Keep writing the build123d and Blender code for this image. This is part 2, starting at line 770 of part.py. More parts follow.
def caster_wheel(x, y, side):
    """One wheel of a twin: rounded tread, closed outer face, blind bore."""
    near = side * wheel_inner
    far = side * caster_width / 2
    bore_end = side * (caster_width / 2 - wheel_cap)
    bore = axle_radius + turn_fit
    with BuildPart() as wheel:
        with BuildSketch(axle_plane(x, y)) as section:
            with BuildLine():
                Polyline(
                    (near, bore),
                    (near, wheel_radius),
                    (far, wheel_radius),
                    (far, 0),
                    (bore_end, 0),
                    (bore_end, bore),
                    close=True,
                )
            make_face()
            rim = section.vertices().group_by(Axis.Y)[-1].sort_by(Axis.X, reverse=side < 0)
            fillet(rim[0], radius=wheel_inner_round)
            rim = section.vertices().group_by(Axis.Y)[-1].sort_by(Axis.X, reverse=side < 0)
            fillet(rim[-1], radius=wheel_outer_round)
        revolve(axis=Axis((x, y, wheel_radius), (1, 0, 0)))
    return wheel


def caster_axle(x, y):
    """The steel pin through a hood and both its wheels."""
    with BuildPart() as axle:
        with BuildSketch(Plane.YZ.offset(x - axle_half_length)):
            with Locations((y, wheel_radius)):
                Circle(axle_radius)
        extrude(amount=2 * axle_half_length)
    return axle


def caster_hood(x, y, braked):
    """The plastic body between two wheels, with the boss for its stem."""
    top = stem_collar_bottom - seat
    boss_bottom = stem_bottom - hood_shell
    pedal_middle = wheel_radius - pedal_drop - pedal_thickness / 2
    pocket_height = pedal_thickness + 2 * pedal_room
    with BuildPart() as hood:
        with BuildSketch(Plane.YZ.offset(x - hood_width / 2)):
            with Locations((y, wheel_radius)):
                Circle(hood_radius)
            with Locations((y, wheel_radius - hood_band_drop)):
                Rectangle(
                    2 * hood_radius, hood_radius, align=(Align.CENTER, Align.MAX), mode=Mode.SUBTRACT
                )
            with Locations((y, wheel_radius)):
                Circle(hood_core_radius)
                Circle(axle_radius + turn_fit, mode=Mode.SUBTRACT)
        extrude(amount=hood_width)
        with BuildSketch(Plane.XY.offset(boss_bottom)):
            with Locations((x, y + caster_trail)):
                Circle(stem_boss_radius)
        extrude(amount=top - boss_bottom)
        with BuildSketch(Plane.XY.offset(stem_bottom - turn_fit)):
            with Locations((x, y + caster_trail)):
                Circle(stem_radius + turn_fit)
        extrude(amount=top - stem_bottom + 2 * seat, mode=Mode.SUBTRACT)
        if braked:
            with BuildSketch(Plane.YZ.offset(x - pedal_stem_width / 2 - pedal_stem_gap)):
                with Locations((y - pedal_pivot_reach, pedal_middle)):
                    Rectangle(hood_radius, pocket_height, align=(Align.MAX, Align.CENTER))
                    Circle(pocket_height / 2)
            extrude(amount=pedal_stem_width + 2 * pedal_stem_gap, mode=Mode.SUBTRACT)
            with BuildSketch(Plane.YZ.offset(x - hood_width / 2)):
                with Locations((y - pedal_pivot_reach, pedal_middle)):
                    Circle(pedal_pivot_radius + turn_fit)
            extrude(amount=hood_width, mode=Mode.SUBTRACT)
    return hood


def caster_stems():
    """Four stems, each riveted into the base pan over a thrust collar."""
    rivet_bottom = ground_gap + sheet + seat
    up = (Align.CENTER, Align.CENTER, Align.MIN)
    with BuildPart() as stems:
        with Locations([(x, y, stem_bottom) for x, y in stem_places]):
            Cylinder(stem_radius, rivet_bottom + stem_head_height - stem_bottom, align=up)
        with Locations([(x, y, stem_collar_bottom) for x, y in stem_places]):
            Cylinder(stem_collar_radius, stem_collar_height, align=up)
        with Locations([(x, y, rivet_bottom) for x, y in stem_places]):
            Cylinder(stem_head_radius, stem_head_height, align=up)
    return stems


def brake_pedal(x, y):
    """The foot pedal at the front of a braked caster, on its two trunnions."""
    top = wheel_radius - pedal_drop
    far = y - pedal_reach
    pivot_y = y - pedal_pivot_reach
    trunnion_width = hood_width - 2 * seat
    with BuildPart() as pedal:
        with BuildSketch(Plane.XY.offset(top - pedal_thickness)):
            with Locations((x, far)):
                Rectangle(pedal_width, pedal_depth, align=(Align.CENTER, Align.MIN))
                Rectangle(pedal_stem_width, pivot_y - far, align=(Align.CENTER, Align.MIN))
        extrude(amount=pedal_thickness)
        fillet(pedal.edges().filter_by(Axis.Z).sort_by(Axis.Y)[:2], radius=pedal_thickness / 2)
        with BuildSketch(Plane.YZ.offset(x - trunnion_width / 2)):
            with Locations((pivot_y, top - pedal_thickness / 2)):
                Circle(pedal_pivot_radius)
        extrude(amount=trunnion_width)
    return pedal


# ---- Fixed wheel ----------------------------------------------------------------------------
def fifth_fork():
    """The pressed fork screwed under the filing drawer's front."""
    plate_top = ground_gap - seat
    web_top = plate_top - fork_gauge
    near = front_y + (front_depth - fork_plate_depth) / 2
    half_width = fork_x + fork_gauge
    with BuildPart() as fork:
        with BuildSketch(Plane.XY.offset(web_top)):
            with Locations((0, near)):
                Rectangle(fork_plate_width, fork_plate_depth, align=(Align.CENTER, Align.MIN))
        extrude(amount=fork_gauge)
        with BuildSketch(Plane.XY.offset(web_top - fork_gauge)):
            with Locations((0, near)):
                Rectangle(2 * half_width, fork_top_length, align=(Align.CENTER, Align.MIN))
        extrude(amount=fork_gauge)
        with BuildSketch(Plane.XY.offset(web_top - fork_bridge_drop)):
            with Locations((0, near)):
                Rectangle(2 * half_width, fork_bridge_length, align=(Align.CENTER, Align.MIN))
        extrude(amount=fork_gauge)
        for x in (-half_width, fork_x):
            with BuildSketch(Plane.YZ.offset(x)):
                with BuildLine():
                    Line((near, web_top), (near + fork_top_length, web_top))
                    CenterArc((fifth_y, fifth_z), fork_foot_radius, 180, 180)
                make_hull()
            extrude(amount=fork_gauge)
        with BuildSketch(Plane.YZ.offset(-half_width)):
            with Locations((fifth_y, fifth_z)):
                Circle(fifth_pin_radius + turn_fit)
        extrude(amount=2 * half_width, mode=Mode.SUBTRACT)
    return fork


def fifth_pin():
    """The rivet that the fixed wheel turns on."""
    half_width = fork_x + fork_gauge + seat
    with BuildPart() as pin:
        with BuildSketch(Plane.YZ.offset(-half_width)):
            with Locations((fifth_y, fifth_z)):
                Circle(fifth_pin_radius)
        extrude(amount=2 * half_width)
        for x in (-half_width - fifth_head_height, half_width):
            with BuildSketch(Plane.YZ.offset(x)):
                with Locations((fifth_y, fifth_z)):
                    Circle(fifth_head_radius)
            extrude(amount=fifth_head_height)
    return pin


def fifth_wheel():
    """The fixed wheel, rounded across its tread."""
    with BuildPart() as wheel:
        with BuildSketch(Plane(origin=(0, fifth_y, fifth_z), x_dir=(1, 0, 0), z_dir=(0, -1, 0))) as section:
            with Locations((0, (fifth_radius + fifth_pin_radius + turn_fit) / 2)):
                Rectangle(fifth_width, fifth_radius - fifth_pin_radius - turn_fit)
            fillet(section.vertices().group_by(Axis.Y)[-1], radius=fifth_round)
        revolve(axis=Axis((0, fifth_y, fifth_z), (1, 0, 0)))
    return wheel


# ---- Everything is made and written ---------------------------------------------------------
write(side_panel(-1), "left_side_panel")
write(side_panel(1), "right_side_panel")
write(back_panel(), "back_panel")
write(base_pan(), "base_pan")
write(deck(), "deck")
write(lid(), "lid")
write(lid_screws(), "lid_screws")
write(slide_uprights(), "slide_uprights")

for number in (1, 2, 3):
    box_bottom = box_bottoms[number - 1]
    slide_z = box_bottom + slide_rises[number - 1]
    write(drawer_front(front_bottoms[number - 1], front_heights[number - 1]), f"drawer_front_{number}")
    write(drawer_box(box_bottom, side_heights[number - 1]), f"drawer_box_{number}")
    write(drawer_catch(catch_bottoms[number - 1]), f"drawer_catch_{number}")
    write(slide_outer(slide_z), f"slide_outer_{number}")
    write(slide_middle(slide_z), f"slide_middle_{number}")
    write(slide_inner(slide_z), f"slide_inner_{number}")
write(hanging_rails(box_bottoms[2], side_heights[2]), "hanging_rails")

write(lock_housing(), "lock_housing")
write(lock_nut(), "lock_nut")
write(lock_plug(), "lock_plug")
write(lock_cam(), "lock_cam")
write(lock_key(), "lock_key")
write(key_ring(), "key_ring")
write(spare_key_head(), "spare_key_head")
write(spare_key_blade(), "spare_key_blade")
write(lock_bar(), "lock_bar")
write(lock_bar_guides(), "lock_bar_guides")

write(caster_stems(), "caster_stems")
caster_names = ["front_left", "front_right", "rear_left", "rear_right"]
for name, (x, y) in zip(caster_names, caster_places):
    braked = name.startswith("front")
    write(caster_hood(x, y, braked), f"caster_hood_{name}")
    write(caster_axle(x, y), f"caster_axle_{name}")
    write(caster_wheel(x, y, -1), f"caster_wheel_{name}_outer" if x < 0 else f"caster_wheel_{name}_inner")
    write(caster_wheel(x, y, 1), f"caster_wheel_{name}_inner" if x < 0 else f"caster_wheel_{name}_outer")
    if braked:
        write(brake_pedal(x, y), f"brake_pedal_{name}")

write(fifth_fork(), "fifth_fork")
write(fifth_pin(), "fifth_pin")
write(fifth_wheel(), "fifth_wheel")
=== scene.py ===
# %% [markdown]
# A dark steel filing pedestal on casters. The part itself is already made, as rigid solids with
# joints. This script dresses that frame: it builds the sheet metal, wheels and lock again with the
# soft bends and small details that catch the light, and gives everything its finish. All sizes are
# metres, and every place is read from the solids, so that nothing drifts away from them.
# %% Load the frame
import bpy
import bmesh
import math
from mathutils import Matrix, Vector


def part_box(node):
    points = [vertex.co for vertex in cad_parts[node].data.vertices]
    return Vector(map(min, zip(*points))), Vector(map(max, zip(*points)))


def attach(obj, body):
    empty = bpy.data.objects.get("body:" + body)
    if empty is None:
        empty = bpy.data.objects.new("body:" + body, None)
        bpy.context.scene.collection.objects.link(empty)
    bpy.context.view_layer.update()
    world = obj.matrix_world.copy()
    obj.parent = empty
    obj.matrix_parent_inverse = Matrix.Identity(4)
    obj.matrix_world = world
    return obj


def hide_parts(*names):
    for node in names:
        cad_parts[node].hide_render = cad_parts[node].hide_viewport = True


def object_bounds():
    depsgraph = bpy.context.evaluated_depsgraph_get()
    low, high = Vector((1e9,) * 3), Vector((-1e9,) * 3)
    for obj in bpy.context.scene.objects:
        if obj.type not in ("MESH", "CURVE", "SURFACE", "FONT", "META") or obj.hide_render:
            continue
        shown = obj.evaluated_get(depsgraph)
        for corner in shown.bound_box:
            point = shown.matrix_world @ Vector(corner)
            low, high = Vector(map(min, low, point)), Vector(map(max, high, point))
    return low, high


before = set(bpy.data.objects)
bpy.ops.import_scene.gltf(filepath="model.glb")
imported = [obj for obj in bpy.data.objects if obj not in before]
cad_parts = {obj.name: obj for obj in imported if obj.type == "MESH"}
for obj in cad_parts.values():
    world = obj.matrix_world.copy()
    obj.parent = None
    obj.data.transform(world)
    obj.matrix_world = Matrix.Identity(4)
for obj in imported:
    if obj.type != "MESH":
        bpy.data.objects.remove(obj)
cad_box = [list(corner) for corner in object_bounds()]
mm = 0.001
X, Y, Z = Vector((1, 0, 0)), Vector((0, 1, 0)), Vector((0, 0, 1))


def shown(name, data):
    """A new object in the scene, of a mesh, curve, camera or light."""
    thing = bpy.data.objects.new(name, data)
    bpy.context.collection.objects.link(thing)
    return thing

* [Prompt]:
Your answer should be a single number: the count of lines in the listing that contain the word "context".

* [Result of this exercise]:
5